Here we can compare the different consequences for MacPherson and Ahmed that come from them being “beholden” to others in Tanzania: MacPherson declines to molest a child, Ahmed is imprisoned and likely raped.

And yet the very different experiences of MacPherson and Ahmed in their movements across the continent are not entirely due to economic differences. Ahmed, it seems, is the son of a powerful and wealthy warlord in Somalia. He was taught English by a private tutor that his father “imported” from (wait for it) Tanzania and paid $200 US dollars a month. (This reappearance of Tanzania is unlikely to be coincidental, as Somalia does not share a border with Tanzania, and the much more obvious source of an English tutor would be neighboring Kenya.) Ahmed thus comes from considerable wealth and power in Somalia. Yet as soon as he leaves Somalia -- apparently for political reasons -- he is largely at the mercy of others, an ironic reversal for the son of an apparently rapacious warlord.

In another irony, it was once South Africans like MacPherson who had difficulty in traveling the continent during the apartheid era. Yet despite the brutality of apartheid, the difficulties faced then by South African travelers pale in comparison (pun intended) to what Ahmed experiences. While it might be a reach to draw that history into this story, the first words of the story tell us that MacPherson was “known for his seminal work on the Frontline States’ war of attrition against the apartheid regime.” One way the Frontline States (those bordering South Africa) waged that war was by forbidding entry or passage to South Africans. Nor do I think it an accident that the story is set in Pretoria, one of the central cities of the (white) Afrikaner movement and named after a leader of the Boers in warfare against the Zulu people. But I may well be reading more into this aspect of the story than was intended.

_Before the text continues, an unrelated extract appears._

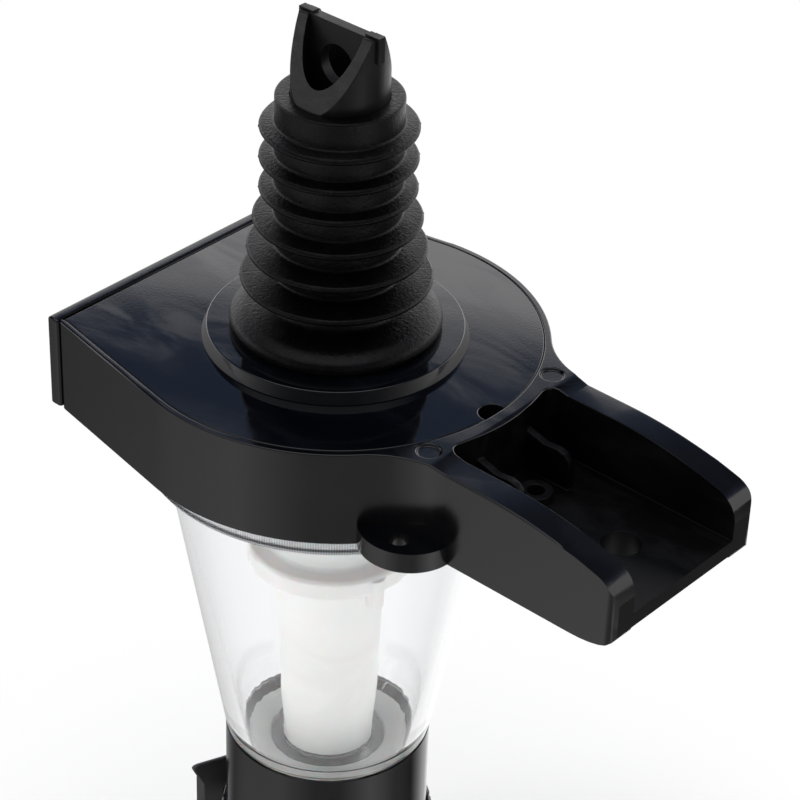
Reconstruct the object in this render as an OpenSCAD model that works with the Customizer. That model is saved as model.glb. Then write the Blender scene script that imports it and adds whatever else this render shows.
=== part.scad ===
// Spirit measure (liquor optic): a bottle stopper with an inlet tube, a black moulded
// head with a wall bracket, a clear measuring chamber, a lifting valve and a push bar.
// Heights are first given from the top face of the head and from the stopper's axis;
// on_axis() then moves them so that the origin is the screw hole of the bracket.

/* [Head] */
// Outer radius of the round head
head_r = 30; // [29:0.5:32]
// Height of the head
head_h = 14.3; // [14:0.1:16]
// Half of the head's width where it meets the front plate
front_half_w = 25; // [24.5:0.1:25.5]
// Distance from the axis to the front face of the head
front_d = 29.2; // [29:0.1:30]
// Width of the rim round the cover
rim_w = 1; // [0.8:0.1:1.4]
// Thickness of the cover
cover_t = 2; // [1.6:0.1:2.4]
// Thickness of the front plate
plate_t = 2; // [1.6:0.1:2.4]

/* [Bracket] */
// Distance from the axis to the end of the bracket
bracket_end = 61.4; // [59:0.1:64]
// Half of the bracket's outer width
bracket_half_w = 14.9; // [14.5:0.1:15.5]
// Thickness of each bracket arm
arm_t = 4.3; // [3.5:0.1:4.5]
// Height of the arms' straight top below the cover's face
arm_top_drop = 0.5; // [0.3:0.1:1]
// Distance from the axis to the screw hole
hole_d = 51.2; // [50:0.1:53]
// Radius of the screw hole
hole_r = 2.7; // [2.2:0.1:3]
// Height of the channel floor below the cover's face
floor_drop = 10; // [9.5:0.1:10.3]
// Thickness of the channel floor
floor_t = 2.3; // [2:0.1:2.6]
// Radius of the concave blend from the head into an arm
blend_r = 14; // [13:0.5:15]
// Radius of each side ear
ear_r = 7; // [6.5:0.1:7.2]
// Thickness of each side ear
ear_t = 3; // [2.5:0.1:3.5]
// Radius of the screw hole in each ear
ear_hole_r = 1.4; // [1.2:0.1:1.6]

/* [Stopper and inlet] */
// Outer radius of the inlet tube
tube_r = 6.65; // [6.5:0.05:6.8]
// Radius of the inlet bore
bore_r = 5; // [4.8:0.05:5.1]
// Height of the inlet tube's tip above the cover
tube_top = 47.2; // [46:0.1:50]
// Slope of the two cuts on the tube's tip, rise over run
tip_slope = 2.035; // [1.8:0.01:2.2]
// Half of the width of the flat ridge between the two cuts
ridge_half = 1.2; // [1:0.1:1.4]
// Radius of the seat disc under the stopper
seat_r = 17.9; // [17.5:0.1:18.5]
// Thickness of the seat disc
seat_t = 1.8; // [1.6:0.1:2.2]
// Radius of the stopper's core
core_r = 8.6; // [8.4:0.1:8.8]
// Height of the stopper's top above the cover
stopper_top = 36.95; // [36.5:0.05:37.5]
// Height of the lowest rib above the cover
rib_low = 9.63; // [9.4:0.01:9.8]
// Distance from one rib to the next
rib_pitch = 4.58; // [4.5:0.01:4.6]

/* [Chamber] */
// Radius of the chamber's knurled collar
collar_r = 27.6; // [27:0.1:27.7]
// Height of the knurled collar's underside below the cover's face
collar_drop = 18.4; // [18:0.1:19]
// Outer radius at the top of the cone
cone_top_r = 24.2; // [23.6:0.1:25]
// Outer radius at the foot of the cone, and of the label band
cone_foot_r = 15.5; // [15.2:0.1:16]
// Height of the cone's foot below the cover's face
cone_foot_drop = 68.6; // [67:0.1:70]
// Wall thickness of the chamber
wall_t = 1.8; // [1.6:0.1:2]

/* [Valve] */
// Travel of the valve and the push bar
travel = 8; // [7:0.5:8]
// Radius of the upper valve cup
cup_r = 8.5; // [8.4:0.1:8.6]
// Radius of the valve's flange
flange_r = 11.7; // [11:0.1:12.4]
// Height of the flange's underside below the cover's face
flange_drop = 36.8; // [36.2:0.1:38]
// Outer radius of the valve tube at its foot
stem_r = 6.65; // [6.5:0.05:6.7]
// Wire diameter of the return spring
wire_d = 0.9; // [0.8:0.05:0.9]
// Number of turns of the return spring
spring_turns = 8; // [6:1:9]

/* [Base] */
// Height of the foot of the label band below the cover's face
label_foot_drop = 86.2; // [85:0.1:86.4]
// Outer radius of the base nut
nut_r = 16.4; // [16.2:0.1:16.6]
// Height of the push bar's hub top below the cover's face
hub_drop = 103; // [102.5:0.1:104]
// Height of the nozzle's mouth below the cover's face
mouth_drop = 122; // [121:0.5:124]
// Direction of each push bar arm, measured forward from straight sideways
arm_sweep = 22; // [20:1:24]
// Thickness of each push bar arm
bar_t = 3; // [2.6:0.1:3.4]

/* [Hidden] */
$fn = 96;
eps = 0.01;
fit = 0.05;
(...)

Once in South Africa, Ahmed’s tenuous immigration status and limited means render him vulnerable to exploitation, though this is well-explored terrain.

I think it’s important to realize that Ahmed, while poor, is definitely a number of rungs above the bottom of the ladder in South Africa -- he manages his own small shop, albeit without making much money it seems (he sleeps in the shop and subsists on leftovers from MacPherson’s restaurant). From the perspective of many Somalis (and South Africans), Ahmed is quite fortunate indeed. And yet once displaced from Somalia, he is easy prey for the likes of MacPherson.

The disparity in power between MacPherson and Ahmed manifests itself in a number of ways, but one angle I found interesting is the differential access to knowledge. As part of his efforts to draw Ahmed to him, MacPherson checks out books about Somalia from the university library and meets with a visiting professor from Somalia, learning more about Ahmed’s background in the process. But knowledge about MacPherson’s background (a widower, albeit one who has seemingly been in relationships with men before) is not accessible to Ahmed.

I think it’s also worth noting that the shop Ahmed runs exists due to capital provided by his father who, we are told, got rich by looting the national wealth of Somalia. So neither of Ahmed’s two main options for subsistence (the shop or MacPherson) come with much in the way of integrity or morality.

Ahmed slowly but surely comes to rely on MacPherson for his support, eventually realizing (it seems) the intended transactional nature of the relationship. At that point, Ahmed begins neglecting the shop -- presumably because he feels he now has a new and more lucrative job -- to the point that it is robbed and then looted, a fitting end for a shop started with looted capital.

Overall, this story fascinated me by sparking a range of questions about power and displacement in Africa, though that might be due to the years I spent living and working in Africa. I confess to being less moved by the characters, neither of which I found particularly sympathetic or compelling. Instead, I was struck by how a seemingly “stock” interaction (old rich person tries to bribe young attractive poor person into a sexual relationship) could, in the masterful hands of Farah, tease out such a range of thoughts and questions about much larger issues in Africa today. I think this story is a great example of how one can learn much from literature, not in a didactic way, but in a deep way.